- [Goal] The required output is every line from the beginning of the entries below through the line that includes "light.add(base, cover);", copied exactly.

— START Data for processing —

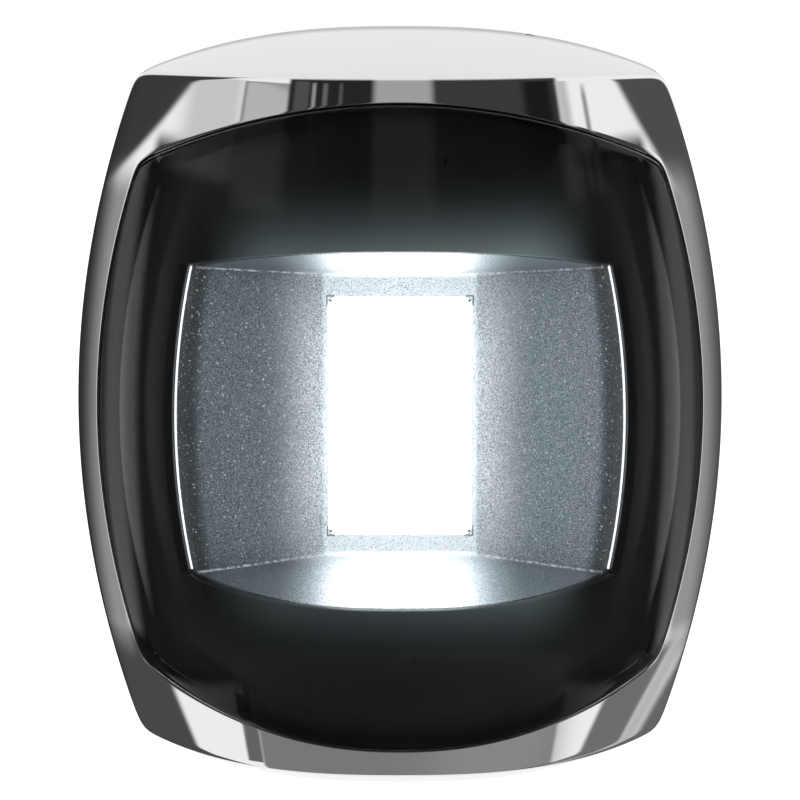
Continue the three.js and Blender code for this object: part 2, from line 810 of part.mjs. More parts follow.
// From the terminal block, round above the fins, to the top edge of the driver board.
// The lead in the outer lane starts and ends further out, so the two never cross.
function makeSupplyLead(lane) {
  const shift = lane * (2 * supplyLeadRadius + 2 * gap);
  const depth = sinkBottom - 2.6;
  const start = terminalZ + terminalHeight / 2 + gap;
  const across = finHalfLength + 2 * gap + supplyLeadRadius + shift;
  const end = driverHalfHeight + 2 * gap;
  return lead(
    [
      [terminalX + 1 - shift, depth, start],
      [terminalX + 1 - shift, depth, start + 2],
      [terminalX + 6 - shift, depth, across],
      [-6, depth, across],
      [6, depth, across],
      [driverX - 6 + shift, depth, across],
      [driverX - 1 + shift, driverTop - supplyLeadRadius, end + 2],
      [driverX - 1 + shift, driverTop - supplyLeadRadius, end],
    ],
    supplyLeadRadius,
    30,
  );
}

// From the driver board, round the edge of the heat sink, to the LED board.
function makeLedLead(z) {
  return lead(
    [
      [driverX - driverHalfWidth + 1.4, driverTop + gap + ledLeadRadius, z],
      [driverX - driverHalfWidth - 0.3, driverTop + 1.6, z],
      [sinkHalfWidth + gap + ledLeadRadius + 0.6, sinkTop + 0.6, z],
      [boardHalfWidth + 1.0, boardTop + gap + ledLeadRadius - 0.1, z],
      [boardHalfWidth - 1.2, boardTop + gap + ledLeadRadius, z],
    ],
    ledLeadRadius,
    14,
  );
}

// ---------------------------------------------------------------- the assembly

const light = new THREE.Group();
const base = new THREE.Group();
const cover = new THREE.Group();
light.add(base, cover);

addPiece(base, "base_plate", makeBase(), blackMoulding);
addPiece(base, "wall_gasket", makeWallGasket(), blackRubber);
addPiece(base, "cover_seal", makeCoverSeal(), blackRubber);
addPiece(base, "cable_grommet", makeGrommet(), blackRubber);
addPiece(base, "heat_sink", makeHeatSink(), bareAluminium);
sinkScrewPlaces.forEach(([x, z], i) => {
  const screw = panScrew(x, z, sinkTop + gap, smallScrew);
  addPiece(base, `heat_sink_screw_${i + 1}`, screw, screwSteel);
});
const padHalf = [boardHalfWidth - 0.5, boardHalfHeight - 0.5];
const padSolid = flatBlock(...padHalf, padBottom, padBottom + padThickness);
addPiece(base, "thermal_pad", padSolid, greyPad);
const boardSolid = flatBlock(boardHalfWidth, boardHalfHeight, boardBottom, boardTop);
addPiece(base, "led_board", boardSolid, whiteBoard);
for (let row = 0; row < emitterRows; row++) {
  for (let column = 0; column < emitterColumns; column++) {
    const number = row * emitterColumns + column + 1;
    addPiece(base, `led_emitter_${number}`, makeEmitter(column, row), emitterYellow);
  }
}
addPiece(base, "reflector", makeReflector(), silverPaint);
[reflectorScrewZ, -reflectorScrewZ].forEach((z, i) => {
  const seat = sinkTop + gap + chamberWall + gap;
  addPiece(base, `reflector_screw_${i + 1}`, panScrew(0, z, seat, smallScrew), screwSteel);
});
addPiece(base, "diffuser", makeDiffuser(), whiteDiffuser);
addPiece(base, "terminal_block", makeTerminalBlock(), terminalGreen);
for (const [way, z] of terminalWays) {
  addPiece(base, `terminal_screw_${way}`, makeTerminalScrew(z), screwSteel);
}
addPiece(base, "driver_board", makeDriverBoard(), greenBoard);
driverScrewPlaces.forEach(([x, z], i) => {
  const screw = panScrew(x, z, driverTop + gap, tinyScrew);
  addPiece(base, `driver_screw_${i + 1}`, screw, screwSteel);
});
addPiece(base, "driver_inductor", makeInductor(), blackChip);
addPiece(base, "driver_capacitor", makeCapacitor(), canAluminium);
const rectifier = chip(driverX + 3.0, 3.2, rectifierSize, rectifierSize, rectifierHeight);
addPiece(base, "bridge_rectifier", rectifier, blackChip);
const regulator = chip(driverX + 3.4, -3.4, regulatorWidth, regulatorHeight, regulatorThickness);
addPiece(base, "driver_regulator", regulator, blackChip);
addPiece(base, "supply_lead", makeSupplyLead(1), redLead);
addPiece(base, "return_lead", makeSupplyLead(0), blackLead);
addPiece(base, "led_lead_positive", makeLedLead(-6.9), redLead);
addPiece(base, "led_lead_negative", makeLedLead(-8.5), blackLead);

addPiece(cover, "housing_cover", makeHousingCover(), polishedSteel);
addPiece(cover, "lock_screw", makeLockScrew(), screwSteel);
addPiece(cover, "lens", makeLens(), clearPlastic);
addPiece(cover, "lens_seal", makeLensSeal(), blackRubber);
addPiece(cover, "lens_mask", makeMask(), blackGloss);
retainerPlaces.forEach(([x, z], i) => {
  addPiece(cover, `retainer_screw_${i + 1}`, makeRetainerScrew(x, z), screwSteel);
});

export default light;
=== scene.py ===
# %% [markdown]
# # A polished stern light for a small vessel
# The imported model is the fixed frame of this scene. Every finished piece is built around it, in metres,
# with +Z up, the wall at y = 0 and the light looking along -Y. "Depth" is the distance forward from the
# wall and "inset" is how far a surface lies inside the cover's outer skin, as a maker would give them.

# %% Load the frame
import json
import math

import bmesh
import bpy
import numpy as np
from mathutils import Matrix, Vector


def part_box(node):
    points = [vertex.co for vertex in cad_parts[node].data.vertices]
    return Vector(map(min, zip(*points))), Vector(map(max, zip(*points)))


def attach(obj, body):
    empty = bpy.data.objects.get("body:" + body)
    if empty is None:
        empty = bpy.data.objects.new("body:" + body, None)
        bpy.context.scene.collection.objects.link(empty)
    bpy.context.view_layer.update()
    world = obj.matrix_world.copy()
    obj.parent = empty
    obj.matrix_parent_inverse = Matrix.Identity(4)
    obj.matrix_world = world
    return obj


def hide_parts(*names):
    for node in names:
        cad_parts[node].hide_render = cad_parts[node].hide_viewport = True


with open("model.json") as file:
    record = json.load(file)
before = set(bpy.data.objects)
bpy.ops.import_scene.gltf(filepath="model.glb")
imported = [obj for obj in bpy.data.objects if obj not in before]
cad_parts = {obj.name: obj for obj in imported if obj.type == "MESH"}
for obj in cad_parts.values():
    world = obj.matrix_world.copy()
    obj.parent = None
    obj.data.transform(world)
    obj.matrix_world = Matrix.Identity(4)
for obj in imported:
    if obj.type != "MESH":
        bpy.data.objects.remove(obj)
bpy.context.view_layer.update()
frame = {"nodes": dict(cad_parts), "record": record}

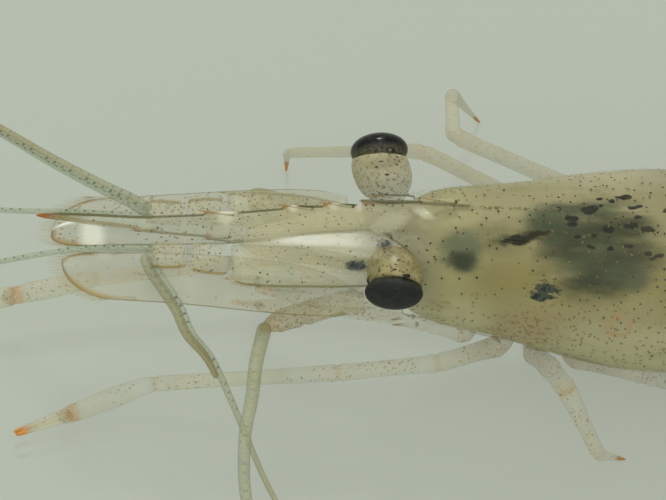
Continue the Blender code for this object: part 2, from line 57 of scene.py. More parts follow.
class Wire:
    # one output socket that can stand in sums
    def __init__(self, paint, socket):
        self.paint, self.socket = paint, socket

    def maths(self, operation, first, second=0.0):
        return self.paint.add("ShaderNodeMath", {"operation": operation}, {0: first, 1: second})

    def __add__(self, other):
        return self.maths("ADD", self, other)

    def __sub__(self, other):
        return self.maths("SUBTRACT", self, other)

    def __rsub__(self, other):
        return self.maths("SUBTRACT", other, self)

    def __mul__(self, other):
        return self.maths("MULTIPLY", self, other)

    def __truediv__(self, other):
        return self.maths("DIVIDE", self, other)

    def __abs__(self):
        return self.maths("ABSOLUTE", self)

    __radd__ = __add__
    __rmul__ = __mul__

    def most(self, *others):    # the greatest of them all
        greatest = self
        for other in others:
            greatest = self.maths("MAXIMUM", greatest, other)
        return greatest

    def wave(self):
        return self.maths("SINE", self)

    def fract(self):
        return self.maths("FRACT", self)

    # 0 up to low, 1 from high on; low above high turns it round
    def ease(self, low, high):
        return self.paint.add("ShaderNodeMapRange", {"interpolation_type": "SMOOTHSTEP"},
                              {"Value": self, "From Min": low, "From Max": high})

    def other(self, name):
        return Wire(self.paint, self.socket.node.outputs[name])


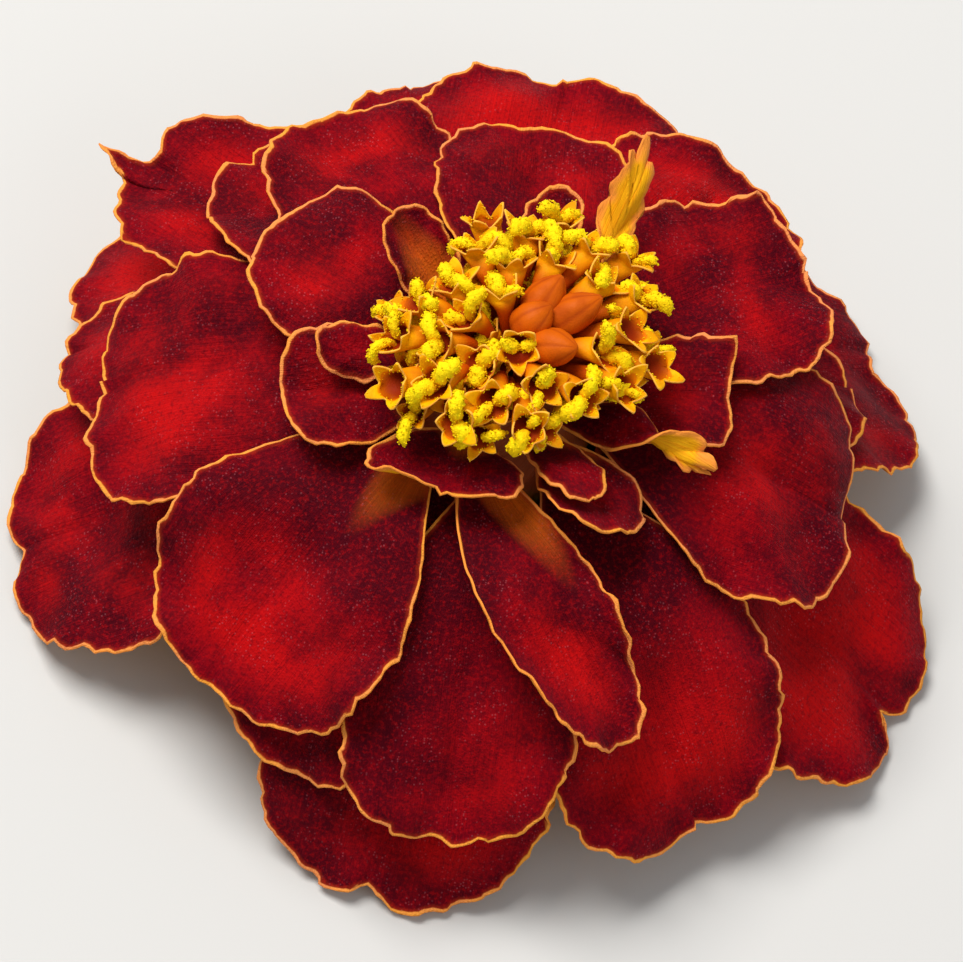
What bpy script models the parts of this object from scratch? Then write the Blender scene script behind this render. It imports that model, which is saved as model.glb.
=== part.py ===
"""Marigold flower head: a picked, double, velvet-petalled bloom with its cut stub of stem.

One unit is one metre, +Z is up and the bloom looks up.  The head rests on its cut stub and
on the tips of its lowest rays.  Every ray is one leaf-shaped sheet, laid on the rays under it.
"""
import math
import random
from dataclasses import dataclass

import bmesh
import bpy
import numpy as np

MM = 0.001

# ---- driving dimensions, millimetres ----
STEM_RADIUS = 1.7            # cut stub
NECK_RADIUS = 2.3            # swollen neck under the cup
CUP_BOTTOM = 3.6             # where the green cup starts on the neck
CUP_RIM = 12.5               # height of the cup's rim between its teeth
CUP_RADIUS = 6.4             # outside of the cup at the rim
CUP_WALL = 0.7
TOOTH = 0.6                  # how far the cup's teeth stand above the rim
RIBS = 8
DOME_TOP = 16.5              # top of the receptacle the florets grow from
RAY_THICK = 0.32             # blade thickness
RAY_GAP = 0.32               # air kept between two blades that lie on each other
CLAW = 0.75                  # half width of a ray where it leaves the receptacle
DISC_RADIUS = 8.2            # spread of the florets' mouths
DISC_BASE = (2.45, 16.85)    # radius and height of the pad the florets grow from
DISC_TOP = 22.6              # mouths in the middle
DISC_EDGE = 21.0             # mouths at the edge
DISC_SHIFT = (0.2, 0.8)      # the mouths lean a little towards the back
FLORETS = 38
BUD_CENTRE = (2.1, 1.4)      # the florets round here are still closed
BUD_SPREAD = 2.7
# no floret opens within this radius of x, y: small rays stand in these gaps
GAPS = ((-7.0, 5.2, 3.0), (1.0, -7.4, 1.9), (5.4, -6.0, 1.8))
ROWS = 10                    # rows along a ray
COLS = 2                     # columns on each side of its midrib

# ring number: radius and height where the ray leaves the receptacle
RINGS = {1: (5.7, 13.6), 2: (5.2, 14.3), 3: (4.5, 15.0), 4: (3.8, 15.8), 5: (3.1, 16.7)}


@dataclass(frozen=True)
class Ray:
    """One ray petal, in millimetres and degrees.  Angles run anticlockwise seen from above."""

    name: str
    ring: int
    root: float                     # azimuth where it leaves the receptacle
    tip: tuple                      # azimuth, radius, height of the end of its midrib
    half: float                     # greatest half width
    rise: float = 6.0               # slope at the root
    fall: float = -35.0             # slope at the tip
    belly: float = 0.62             # where it is widest, 0 root to 1 tip
    square: float = 2.4             # 2 round end, 4 square end
    bend: float = 0.0               # cross curl, 1/mm, + turns the edges up
    roll: float = 0.0               # extra curl near both edges, degrees
    twist: float = 0.0              # turn about the midrib at the tip, degrees
    start: float = 0.38             # where along it the turn begins
    lean: float = 0.0               # + makes the anticlockwise side wider
    notches: tuple = ()             # (angle round the end, depth, spread)
    folds: tuple = ()               # (place across -1..1, depth mm, spread)
    wave: float = 0.25              # ruffle at the edge, mm
    laid: bool = True               # lies on what is under it
    seed: int = 1


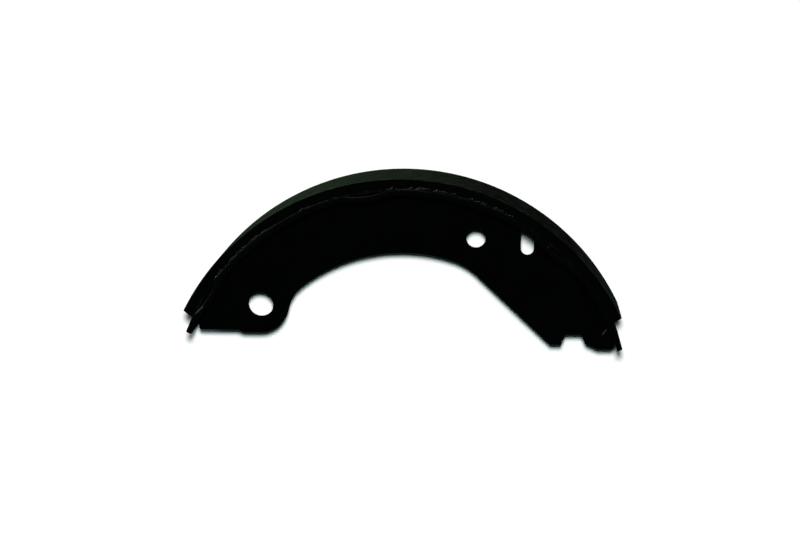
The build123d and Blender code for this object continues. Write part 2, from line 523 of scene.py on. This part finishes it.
@dataclass(frozen=True)
class FrictionCompound:
    """Ground friction compound, bare where the wheel ran and painted over on its other sides.

    The ground face lies on the drum's radius, so the distance from the axis tells it from the
    rest. The cut compound shows light and dark grains and the wheel's marks along the arc. Along
    the arc its colour carries painted light and shade: lighter and greener towards the heel, which
    faces the light, darker and browner past the crown and greyer at the toe.
    """

    name: str = "ground_friction_compound"
    # Tones along the arc with painted light and shade: lit at the heel, darkest on the flank past the
    # crown.
    heel_shading_tone: Colour = (0.0168, 0.0270, 0.0160)
    crown_shading_tone: Colour = (0.0088, 0.0146, 0.0086)
    crown_fade_deg: tuple[float, float] = (-26.0, 0.0)
    flank_shading_tone: Colour = (0.0032, 0.0034, 0.0029)
    flank_fade_deg: tuple[float, float] = (2.0, 23.0)
    toe_shading_tone: Colour = (0.0100, 0.0135, 0.0125)
    toe_fade_deg: tuple[float, float] = (42.0, 62.0)
    pale_grain: Colour = (0.040, 0.052, 0.038)
    dark_grain: Colour = (0.0010, 0.0016, 0.0010)
    painted: Colour = (0.0005, 0.0007, 0.0006)
    paint_edge_mm: float = 0.35
    paint_fade_mm: float = 0.06
    paint_wave_mm: float = 0.25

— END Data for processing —

- [Answer for this exercise]
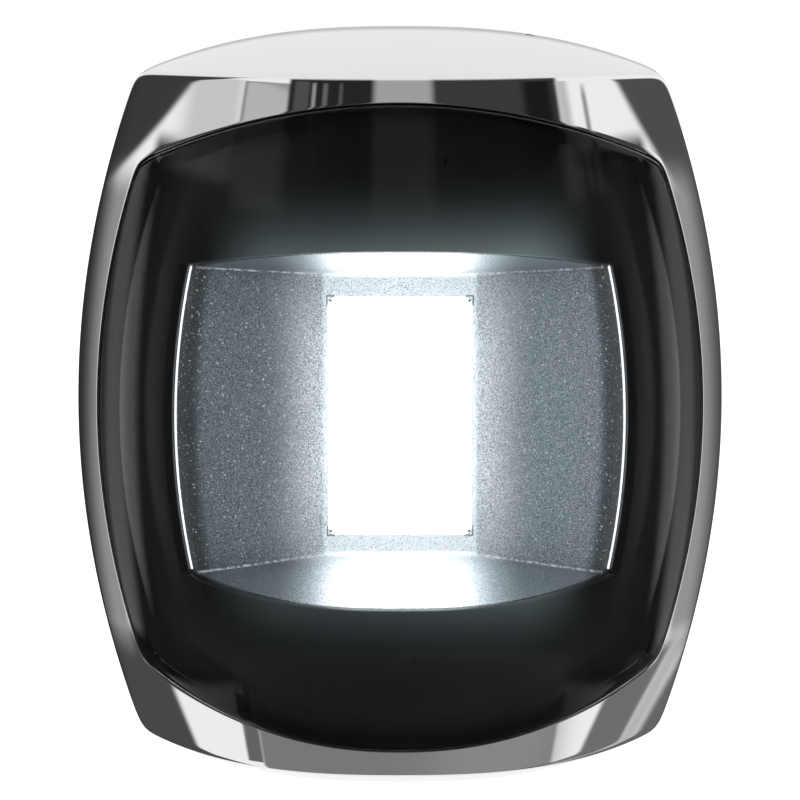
Continue the three.js and Blender code for this object: part 2, from line 810 of part.mjs. More parts follow.
// From the terminal block, round above the fins, to the top edge of the driver board.
// The lead in the outer lane starts and ends further out, so the two never cross.
function makeSupplyLead(lane) {
  const shift = lane * (2 * supplyLeadRadius + 2 * gap);
  const depth = sinkBottom - 2.6;
  const start = terminalZ + terminalHeight / 2 + gap;
  const across = finHalfLength + 2 * gap + supplyLeadRadius + shift;
  const end = driverHalfHeight + 2 * gap;
  return lead(
    [
      [terminalX + 1 - shift, depth, start],
      [terminalX + 1 - shift, depth, start + 2],
      [terminalX + 6 - shift, depth, across],
      [-6, depth, across],
      [6, depth, across],
      [driverX - 6 + shift, depth, across],
      [driverX - 1 + shift, driverTop - supplyLeadRadius, end + 2],
      [driverX - 1 + shift, driverTop - supplyLeadRadius, end],
    ],
    supplyLeadRadius,
    30,
  );
}

// From the driver board, round the edge of the heat sink, to the LED board.
function makeLedLead(z) {
  return lead(
    [
      [driverX - driverHalfWidth + 1.4, driverTop + gap + ledLeadRadius, z],
      [driverX - driverHalfWidth - 0.3, driverTop + 1.6, z],
      [sinkHalfWidth + gap + ledLeadRadius + 0.6, sinkTop + 0.6, z],
      [boardHalfWidth + 1.0, boardTop + gap + ledLeadRadius - 0.1, z],
      [boardHalfWidth - 1.2, boardTop + gap + ledLeadRadius, z],
    ],
    ledLeadRadius,
    14,
  );
}

// ---------------------------------------------------------------- the assembly

const light = new THREE.Group();
const base = new THREE.Group();
const cover = new THREE.Group();
light.add(base, cover);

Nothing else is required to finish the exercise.